++++ COLLECTED DATA

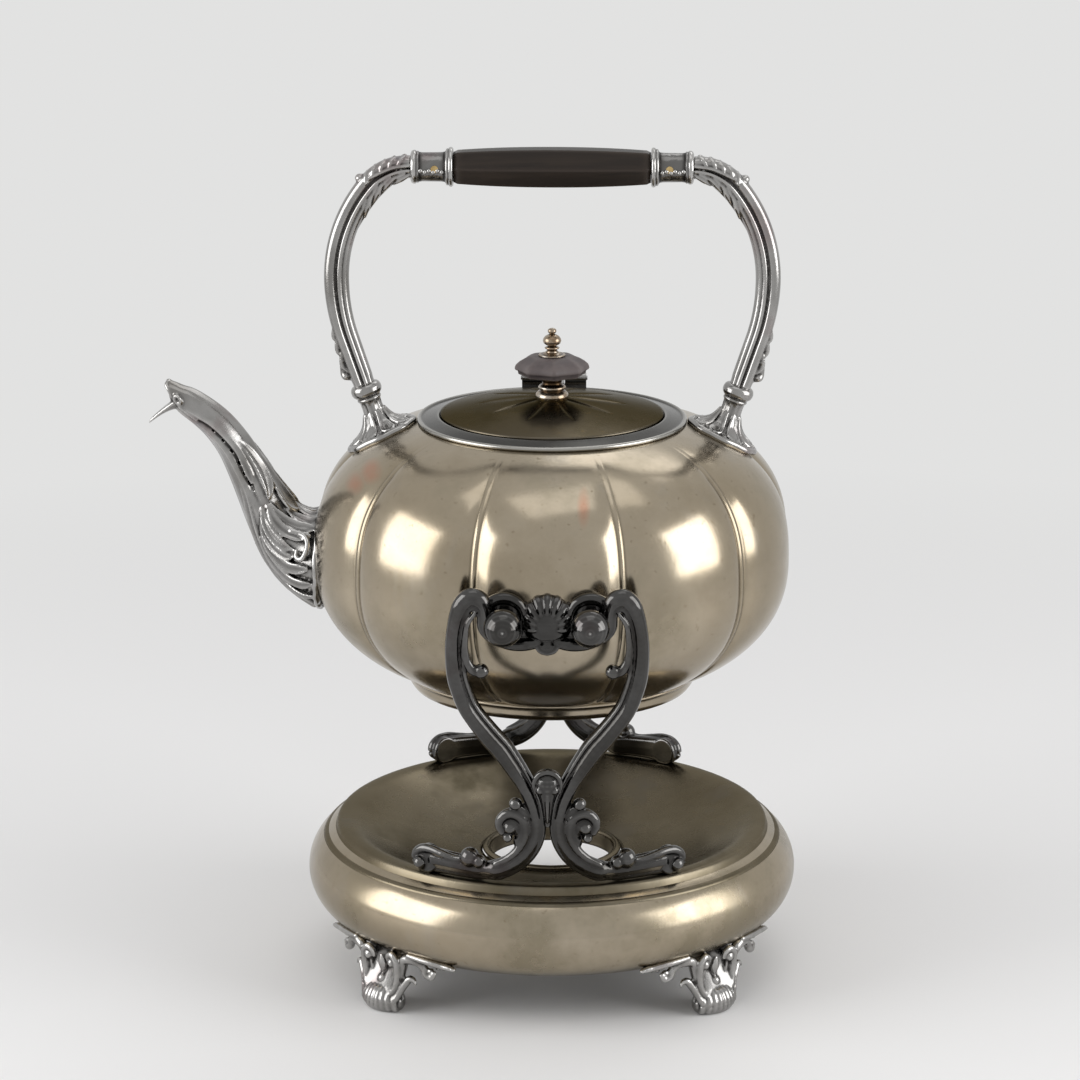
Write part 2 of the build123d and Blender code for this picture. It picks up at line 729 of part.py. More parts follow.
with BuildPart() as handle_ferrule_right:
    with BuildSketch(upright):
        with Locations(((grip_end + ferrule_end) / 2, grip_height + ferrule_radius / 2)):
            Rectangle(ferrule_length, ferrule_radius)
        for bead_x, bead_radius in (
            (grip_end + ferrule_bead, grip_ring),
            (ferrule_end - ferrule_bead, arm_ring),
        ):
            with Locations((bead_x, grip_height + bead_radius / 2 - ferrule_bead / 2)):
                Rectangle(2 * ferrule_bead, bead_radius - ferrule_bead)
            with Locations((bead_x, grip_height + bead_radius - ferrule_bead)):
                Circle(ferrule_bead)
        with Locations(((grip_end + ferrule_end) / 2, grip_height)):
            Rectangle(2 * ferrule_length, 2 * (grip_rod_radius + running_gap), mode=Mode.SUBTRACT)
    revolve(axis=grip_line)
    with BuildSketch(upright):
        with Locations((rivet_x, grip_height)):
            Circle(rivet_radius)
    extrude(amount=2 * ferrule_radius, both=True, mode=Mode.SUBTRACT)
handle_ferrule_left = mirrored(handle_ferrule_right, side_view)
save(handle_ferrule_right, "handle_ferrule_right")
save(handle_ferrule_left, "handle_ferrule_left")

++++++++

◆ AIM ◆
Output the lines above verbatim and in full.

◆ TASK OUTPUT ◆
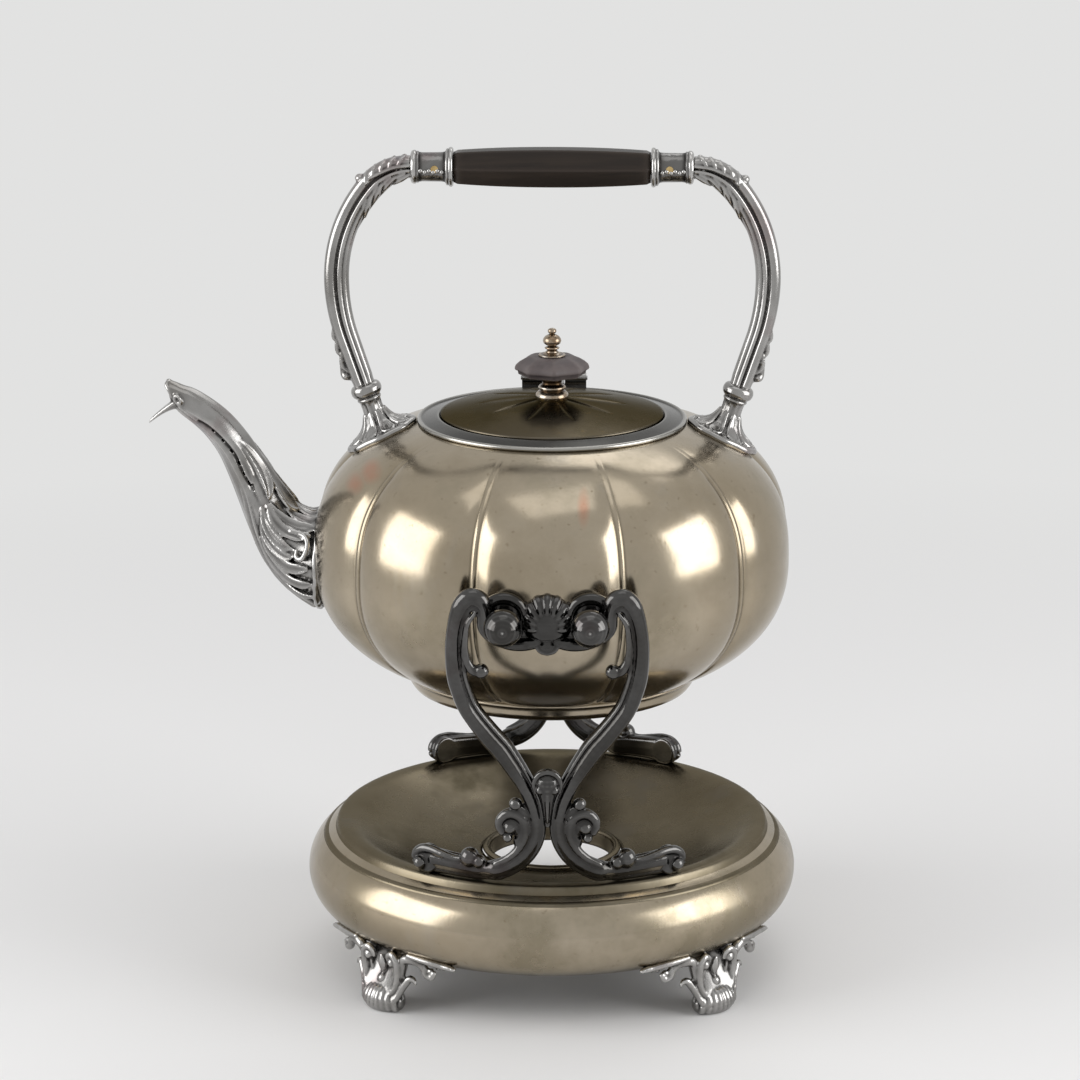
Write part 2 of the build123d and Blender code for this picture. It picks up at line 729 of part.py. More parts follow.
with BuildPart() as handle_ferrule_right:
    with BuildSketch(upright):
        with Locations(((grip_end + ferrule_end) / 2, grip_height + ferrule_radius / 2)):
            Rectangle(ferrule_length, ferrule_radius)
        for bead_x, bead_radius in (
            (grip_end + ferrule_bead, grip_ring),
            (ferrule_end - ferrule_bead, arm_ring),
        ):
            with Locations((bead_x, grip_height + bead_radius / 2 - ferrule_bead / 2)):
                Rectangle(2 * ferrule_bead, bead_radius - ferrule_bead)
            with Locations((bead_x, grip_height + bead_radius - ferrule_bead)):
                Circle(ferrule_bead)
        with Locations(((grip_end + ferrule_end) / 2, grip_height)):
            Rectangle(2 * ferrule_length, 2 * (grip_rod_radius + running_gap), mode=Mode.SUBTRACT)
    revolve(axis=grip_line)
    with BuildSketch(upright):
        with Locations((rivet_x, grip_height)):
            Circle(rivet_radius)
    extrude(amount=2 * ferrule_radius, both=True, mode=Mode.SUBTRACT)
handle_ferrule_left = mirrored(handle_ferrule_right, side_view)
save(handle_ferrule_right, "handle_ferrule_right")
save(handle_ferrule_left, "handle_ferrule_left")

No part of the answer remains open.